(Records that describe objects)

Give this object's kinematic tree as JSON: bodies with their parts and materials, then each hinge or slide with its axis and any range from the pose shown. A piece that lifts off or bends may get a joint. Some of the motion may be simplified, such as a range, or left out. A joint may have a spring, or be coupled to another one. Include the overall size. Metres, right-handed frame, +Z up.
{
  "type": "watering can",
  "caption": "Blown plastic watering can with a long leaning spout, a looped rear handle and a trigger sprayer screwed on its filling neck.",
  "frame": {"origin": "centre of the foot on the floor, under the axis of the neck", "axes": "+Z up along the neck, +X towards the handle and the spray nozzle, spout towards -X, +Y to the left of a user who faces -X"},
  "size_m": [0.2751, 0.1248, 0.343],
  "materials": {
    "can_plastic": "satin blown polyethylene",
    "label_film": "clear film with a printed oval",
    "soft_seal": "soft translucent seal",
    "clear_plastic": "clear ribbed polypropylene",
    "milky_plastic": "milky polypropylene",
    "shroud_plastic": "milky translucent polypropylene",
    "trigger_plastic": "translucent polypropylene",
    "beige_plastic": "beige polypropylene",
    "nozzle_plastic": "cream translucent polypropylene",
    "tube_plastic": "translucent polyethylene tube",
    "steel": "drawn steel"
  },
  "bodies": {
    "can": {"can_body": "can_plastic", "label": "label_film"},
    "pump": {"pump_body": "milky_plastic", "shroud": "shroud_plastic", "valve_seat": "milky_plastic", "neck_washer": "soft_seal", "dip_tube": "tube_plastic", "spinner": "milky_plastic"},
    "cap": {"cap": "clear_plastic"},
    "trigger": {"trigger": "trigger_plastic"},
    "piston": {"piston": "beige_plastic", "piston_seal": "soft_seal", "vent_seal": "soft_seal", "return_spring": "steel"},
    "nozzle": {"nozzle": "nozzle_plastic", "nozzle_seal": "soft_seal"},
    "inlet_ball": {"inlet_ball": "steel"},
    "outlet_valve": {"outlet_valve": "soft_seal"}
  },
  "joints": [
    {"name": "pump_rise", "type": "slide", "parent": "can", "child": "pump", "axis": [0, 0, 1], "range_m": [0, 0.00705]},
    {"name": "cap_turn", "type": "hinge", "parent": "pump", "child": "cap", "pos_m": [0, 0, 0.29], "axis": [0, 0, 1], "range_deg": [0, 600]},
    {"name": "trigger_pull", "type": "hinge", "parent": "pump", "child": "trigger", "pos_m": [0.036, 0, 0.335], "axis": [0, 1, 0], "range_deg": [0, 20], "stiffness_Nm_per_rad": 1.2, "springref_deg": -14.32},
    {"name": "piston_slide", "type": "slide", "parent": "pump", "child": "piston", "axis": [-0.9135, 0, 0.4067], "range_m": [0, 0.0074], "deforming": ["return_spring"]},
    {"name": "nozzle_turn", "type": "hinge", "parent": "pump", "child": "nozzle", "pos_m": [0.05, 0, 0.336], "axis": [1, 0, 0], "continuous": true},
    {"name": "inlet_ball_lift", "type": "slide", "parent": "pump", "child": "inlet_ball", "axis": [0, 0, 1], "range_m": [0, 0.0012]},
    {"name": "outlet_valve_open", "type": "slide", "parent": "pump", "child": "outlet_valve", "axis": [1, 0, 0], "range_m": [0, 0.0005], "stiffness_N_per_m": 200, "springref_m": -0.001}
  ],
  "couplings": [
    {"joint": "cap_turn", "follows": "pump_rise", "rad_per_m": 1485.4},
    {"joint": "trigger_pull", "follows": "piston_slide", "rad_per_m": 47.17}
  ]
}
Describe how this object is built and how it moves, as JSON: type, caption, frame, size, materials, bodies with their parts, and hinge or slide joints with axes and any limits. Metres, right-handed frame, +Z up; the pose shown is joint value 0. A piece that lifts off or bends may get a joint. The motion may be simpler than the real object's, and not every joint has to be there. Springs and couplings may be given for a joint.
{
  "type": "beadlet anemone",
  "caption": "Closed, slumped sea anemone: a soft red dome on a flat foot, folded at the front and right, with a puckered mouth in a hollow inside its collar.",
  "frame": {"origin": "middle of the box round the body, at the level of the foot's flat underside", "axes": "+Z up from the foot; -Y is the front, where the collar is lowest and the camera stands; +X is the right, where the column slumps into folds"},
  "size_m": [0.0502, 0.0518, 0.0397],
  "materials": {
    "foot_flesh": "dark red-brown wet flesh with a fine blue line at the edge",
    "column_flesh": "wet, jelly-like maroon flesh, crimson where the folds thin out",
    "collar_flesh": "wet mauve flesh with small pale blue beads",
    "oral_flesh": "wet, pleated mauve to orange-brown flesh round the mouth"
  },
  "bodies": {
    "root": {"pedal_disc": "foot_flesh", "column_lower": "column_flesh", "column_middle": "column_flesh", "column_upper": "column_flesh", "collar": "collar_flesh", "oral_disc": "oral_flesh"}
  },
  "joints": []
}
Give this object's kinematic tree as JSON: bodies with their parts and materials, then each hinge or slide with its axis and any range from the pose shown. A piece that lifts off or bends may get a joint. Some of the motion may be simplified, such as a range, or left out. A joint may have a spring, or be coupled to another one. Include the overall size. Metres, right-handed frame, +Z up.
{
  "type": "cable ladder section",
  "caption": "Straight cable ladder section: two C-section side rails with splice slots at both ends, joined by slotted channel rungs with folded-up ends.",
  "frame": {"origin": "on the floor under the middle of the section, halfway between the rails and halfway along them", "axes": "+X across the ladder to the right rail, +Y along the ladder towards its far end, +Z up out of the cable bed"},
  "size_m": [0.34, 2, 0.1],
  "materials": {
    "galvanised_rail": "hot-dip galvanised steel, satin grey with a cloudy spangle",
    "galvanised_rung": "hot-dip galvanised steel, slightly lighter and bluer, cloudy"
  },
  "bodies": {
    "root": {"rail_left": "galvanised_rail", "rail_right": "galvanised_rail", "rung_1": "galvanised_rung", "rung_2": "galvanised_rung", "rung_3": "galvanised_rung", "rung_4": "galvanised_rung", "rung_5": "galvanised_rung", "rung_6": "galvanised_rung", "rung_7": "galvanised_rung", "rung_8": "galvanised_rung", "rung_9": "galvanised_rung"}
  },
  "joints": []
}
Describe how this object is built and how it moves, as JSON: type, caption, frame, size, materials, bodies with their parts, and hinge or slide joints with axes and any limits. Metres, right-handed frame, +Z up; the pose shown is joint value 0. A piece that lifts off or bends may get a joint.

**Problem requirements:**
Every entry must be quoted exactly as it appears above.

**Solution for this exercise:**
Give this object's kinematic tree as JSON: bodies with their parts and materials, then each hinge or slide with its axis and any range from the pose shown. A piece that lifts off or bends may get a joint. Some of the motion may be simplified, such as a range, or left out. A joint may have a spring, or be coupled to another one. Include the overall size. Metres, right-handed frame, +Z up.
{
  "type": "watering can",
  "caption": "Blown plastic watering can with a long leaning spout, a looped rear handle and a trigger sprayer screwed on its filling neck.",
  "frame": {"origin": "centre of the foot on the floor, under the axis of the neck", "axes": "+Z up along the neck, +X towards the handle and the spray nozzle, spout towards -X, +Y to the left of a user who faces -X"},
  "size_m": [0.2751, 0.1248, 0.343],
  "materials": {
    "can_plastic": "satin blown polyethylene",
    "label_film": "clear film with a printed oval",
    "soft_seal": "soft translucent seal",
    "clear_plastic": "clear ribbed polypropylene",
    "milky_plastic": "milky polypropylene",
    "shroud_plastic": "milky translucent polypropylene",
    "trigger_plastic": "translucent polypropylene",
    "beige_plastic": "beige polypropylene",
    "nozzle_plastic": "cream translucent polypropylene",
    "tube_plastic": "translucent polyethylene tube",
    "steel": "drawn steel"
  },
  "bodies": {
    "can": {"can_body": "can_plastic", "label": "label_film"},
    "pump": {"pump_body": "milky_plastic", "shroud": "shroud_plastic", "valve_seat": "milky_plastic", "neck_washer": "soft_seal", "dip_tube": "tube_plastic", "spinner": "milky_plastic"},
    "cap": {"cap": "clear_plastic"},
    "trigger": {"trigger": "trigger_plastic"},
    "piston": {"piston": "beige_plastic", "piston_seal": "soft_seal", "vent_seal": "soft_seal", "return_spring": "steel"},
    "nozzle": {"nozzle": "nozzle_plastic", "nozzle_seal": "soft_seal"},
    "inlet_ball": {"inlet_ball": "steel"},
    "outlet_valve": {"outlet_valve": "soft_seal"}
  },
  "joints": [
    {"name": "pump_rise", "type": "slide", "parent": "can", "child": "pump", "axis": [0, 0, 1], "range_m": [0, 0.00705]},
    {"name": "cap_turn", "type": "hinge", "parent": "pump", "child": "cap", "pos_m": [0, 0, 0.29], "axis": [0, 0, 1], "range_deg": [0, 600]},
    {"name": "trigger_pull", "type": "hinge", "parent": "pump", "child": "trigger", "pos_m": [0.036, 0, 0.335], "axis": [0, 1, 0], "range_deg": [0, 20], "stiffness_Nm_per_rad": 1.2, "springref_deg": -14.32},
    {"name": "piston_slide", "type": "slide", "parent": "pump", "child": "piston", "axis": [-0.9135, 0, 0.4067], "range_m": [0, 0.0074], "deforming": ["return_spring"]},
    {"name": "nozzle_turn", "type": "hinge", "parent": "pump", "child": "nozzle", "pos_m": [0.05, 0, 0.336], "axis": [1, 0, 0], "continuous": true},
    {"name": "inlet_ball_lift", "type": "slide", "parent": "pump", "child": "inlet_ball", "axis": [0, 0, 1], "range_m": [0, 0.0012]},
    {"name": "outlet_valve_open", "type": "slide", "parent": "pump", "child": "outlet_valve", "axis": [1, 0, 0], "range_m": [0, 0.0005], "stiffness_N_per_m": 200, "springref_m": -0.001}
  ],
  "couplings": [
    {"joint": "cap_turn", "follows": "pump_rise", "rad_per_m": 1485.4},
    {"joint": "trigger_pull", "follows": "piston_slide", "rad_per_m": 47.17}
  ]
}
Describe how this object is built and how it moves, as JSON: type, caption, frame, size, materials, bodies with their parts, and hinge or slide joints with axes and any limits. Metres, right-handed frame, +Z up; the pose shown is joint value 0. A piece that lifts off or bends may get a joint. The motion may be simpler than the real object's, and not every joint has to be there. Springs and couplings may be given for a joint.
{
  "type": "beadlet anemone",
  "caption": "Closed, slumped sea anemone: a soft red dome on a flat foot, folded at the front and right, with a puckered mouth in a hollow inside its collar.",
  "frame": {"origin": "middle of the box round the body, at the level of the foot's flat underside", "axes": "+Z up from the foot; -Y is the front, where the collar is lowest and the camera stands; +X is the right, where the column slumps into folds"},
  "size_m": [0.0502, 0.0518, 0.0397],
  "materials": {
    "foot_flesh": "dark red-brown wet flesh with a fine blue line at the edge",
    "column_flesh": "wet, jelly-like maroon flesh, crimson where the folds thin out",
    "collar_flesh": "wet mauve flesh with small pale blue beads",
    "oral_flesh": "wet, pleated mauve to orange-brown flesh round the mouth"
  },
  "bodies": {
    "root": {"pedal_disc": "foot_flesh", "column_lower": "column_flesh", "column_middle": "column_flesh", "column_upper": "column_flesh", "collar": "collar_flesh", "oral_disc": "oral_flesh"}
  },
  "joints": []
}
Give this object's kinematic tree as JSON: bodies with their parts and materials, then each hinge or slide with its axis and any range from the pose shown. A piece that lifts off or bends may get a joint. Some of the motion may be simplified, such as a range, or left out. A joint may have a spring, or be coupled to another one. Include the overall size. Metres, right-handed frame, +Z up.
{
  "type": "cable ladder section",
  "caption": "Straight cable ladder section: two C-section side rails with splice slots at both ends, joined by slotted channel rungs with folded-up ends.",
  "frame": {"origin": "on the floor under the middle of the section, halfway between the rails and halfway along them", "axes": "+X across the ladder to the right rail, +Y along the ladder towards its far end, +Z up out of the cable bed"},
  "size_m": [0.34, 2, 0.1],
  "materials": {
    "galvanised_rail": "hot-dip galvanised steel, satin grey with a cloudy spangle",
    "galvanised_rung": "hot-dip galvanised steel, slightly lighter and bluer, cloudy"
  },
  "bodies": {
    "root": {"rail_left": "galvanised_rail", "rail_right": "galvanised_rail", "rung_1": "galvanised_rung", "rung_2": "galvanised_rung", "rung_3": "galvanised_rung", "rung_4": "galvanised_rung", "rung_5": "galvanised_rung", "rung_6": "galvanised_rung", "rung_7": "galvanised_rung", "rung_8": "galvanised_rung", "rung_9": "galvanised_rung"}
  },
  "joints": []
}
Describe how this object is built and how it moves, as JSON: type, caption, frame, size, materials, bodies with their parts, and hinge or slide joints with axes and any limits. Metres, right-handed frame, +Z up; the pose shown is joint value 0. A piece that lifts off or bends may get a joint.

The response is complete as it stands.